Economic resilience depends on diversified revenue streams and risk mitigation tools. In addition to selling methane, projects can leverage ancillary products such as oxygen or heat, utilize grid services like frequency regulation, and pursue joint ventures with industrial gas suppliers. Insurance products that cover equipment downtime and carbon price volatility help stabilize cash flows. Long‑term power purchase agreements that underwrite electricity costs, coupled with performance guarantees for conversion efficiencies, can attract financing terms that would be unavailable for isolated pilots. A holistic business model improves the odds of sustained operation beyond early demonstration phases.
The industry’s trajectory toward scalable synthetic methane rests on a confluence of technical breakthroughs and market maturation. Advances in electrolysis materials, such as durable solid‑oxide stacks and efficient catalysts, could slash capital costs and improve energy conversion efficiency. Breakthroughs in carbon capture will reduce energy penalties and enable processing of lower‑concentration CO2 streams, broadening the pool of feedstocks. Market readiness depends on affordable, predictable methane pricing, reliable pipeline access, and supportive public policy. As projects mature, learning economies will compound, shrinking costs and clarifying pathways for long‑term climate alignment. The result could be a pragmatic bridge technology between renewable electricity and conventional gas networks.
In final assessment, synthetic methane from renewable electricity and captured CO2 offers a compelling vision for energy storage, fuel decarbonization, and grid resilience, provided specific conditions are met. The energy penalty must be acceptable, and the overall life‑cycle emissions need to be convincingly lower than those associated with conventional fossil methane.
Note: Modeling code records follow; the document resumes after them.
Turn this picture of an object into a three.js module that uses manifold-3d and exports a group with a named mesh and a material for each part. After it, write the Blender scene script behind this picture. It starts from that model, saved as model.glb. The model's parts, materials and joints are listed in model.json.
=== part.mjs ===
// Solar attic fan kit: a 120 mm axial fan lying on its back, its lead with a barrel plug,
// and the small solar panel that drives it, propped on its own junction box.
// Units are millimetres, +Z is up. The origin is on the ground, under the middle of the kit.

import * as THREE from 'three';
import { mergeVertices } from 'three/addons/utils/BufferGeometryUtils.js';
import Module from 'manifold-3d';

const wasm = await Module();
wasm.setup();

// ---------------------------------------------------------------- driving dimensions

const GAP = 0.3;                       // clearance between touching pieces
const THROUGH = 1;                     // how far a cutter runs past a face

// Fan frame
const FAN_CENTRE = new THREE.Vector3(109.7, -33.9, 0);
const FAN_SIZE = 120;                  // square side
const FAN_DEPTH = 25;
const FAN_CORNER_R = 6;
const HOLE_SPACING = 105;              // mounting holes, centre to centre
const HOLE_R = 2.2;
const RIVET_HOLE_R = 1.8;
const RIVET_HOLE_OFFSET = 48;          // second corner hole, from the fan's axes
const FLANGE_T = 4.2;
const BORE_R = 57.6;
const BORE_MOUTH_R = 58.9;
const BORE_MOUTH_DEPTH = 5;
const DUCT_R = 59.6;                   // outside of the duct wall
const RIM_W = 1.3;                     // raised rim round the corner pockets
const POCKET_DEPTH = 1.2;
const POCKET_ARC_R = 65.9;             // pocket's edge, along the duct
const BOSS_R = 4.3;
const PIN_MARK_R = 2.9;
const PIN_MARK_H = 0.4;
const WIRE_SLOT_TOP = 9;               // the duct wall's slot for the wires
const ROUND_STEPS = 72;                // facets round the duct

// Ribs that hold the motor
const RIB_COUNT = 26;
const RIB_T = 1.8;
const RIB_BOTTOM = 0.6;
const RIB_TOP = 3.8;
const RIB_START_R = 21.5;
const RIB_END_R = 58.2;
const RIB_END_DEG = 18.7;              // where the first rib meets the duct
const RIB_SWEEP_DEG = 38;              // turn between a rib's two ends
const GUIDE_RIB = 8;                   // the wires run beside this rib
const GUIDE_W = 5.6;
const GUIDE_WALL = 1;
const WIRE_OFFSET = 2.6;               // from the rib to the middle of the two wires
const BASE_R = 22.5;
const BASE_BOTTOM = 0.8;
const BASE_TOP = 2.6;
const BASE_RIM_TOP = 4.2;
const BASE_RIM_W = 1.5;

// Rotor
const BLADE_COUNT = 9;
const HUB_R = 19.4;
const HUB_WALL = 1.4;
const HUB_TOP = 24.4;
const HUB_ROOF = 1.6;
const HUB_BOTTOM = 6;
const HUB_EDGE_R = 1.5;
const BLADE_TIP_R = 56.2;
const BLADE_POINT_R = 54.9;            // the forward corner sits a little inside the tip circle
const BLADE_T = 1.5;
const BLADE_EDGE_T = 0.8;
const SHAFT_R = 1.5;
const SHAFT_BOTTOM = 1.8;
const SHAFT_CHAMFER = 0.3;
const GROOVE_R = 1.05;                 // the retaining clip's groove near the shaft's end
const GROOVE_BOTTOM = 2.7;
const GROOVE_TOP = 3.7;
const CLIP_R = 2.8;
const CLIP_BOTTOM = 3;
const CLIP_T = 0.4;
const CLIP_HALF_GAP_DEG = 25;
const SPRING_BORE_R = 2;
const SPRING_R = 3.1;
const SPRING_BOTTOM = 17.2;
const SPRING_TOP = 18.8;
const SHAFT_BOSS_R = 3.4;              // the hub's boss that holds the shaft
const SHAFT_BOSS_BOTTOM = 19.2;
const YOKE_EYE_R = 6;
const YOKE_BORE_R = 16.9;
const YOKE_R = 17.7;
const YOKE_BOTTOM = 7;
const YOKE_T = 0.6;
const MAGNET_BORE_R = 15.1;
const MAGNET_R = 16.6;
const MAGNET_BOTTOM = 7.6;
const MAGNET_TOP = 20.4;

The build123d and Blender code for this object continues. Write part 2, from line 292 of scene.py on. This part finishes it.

Economies of scale, ongoing technological improvements, and coherent policy support are essential to reach cost targets and achieve reliable operation. Stakeholders should treat this technology as part of an integrated energy strategy rather than a stand‑alone solution. With careful planning, transparent reporting, and steady investment, synthetic methane could contribute meaningfully to a lower‑carbon energy future.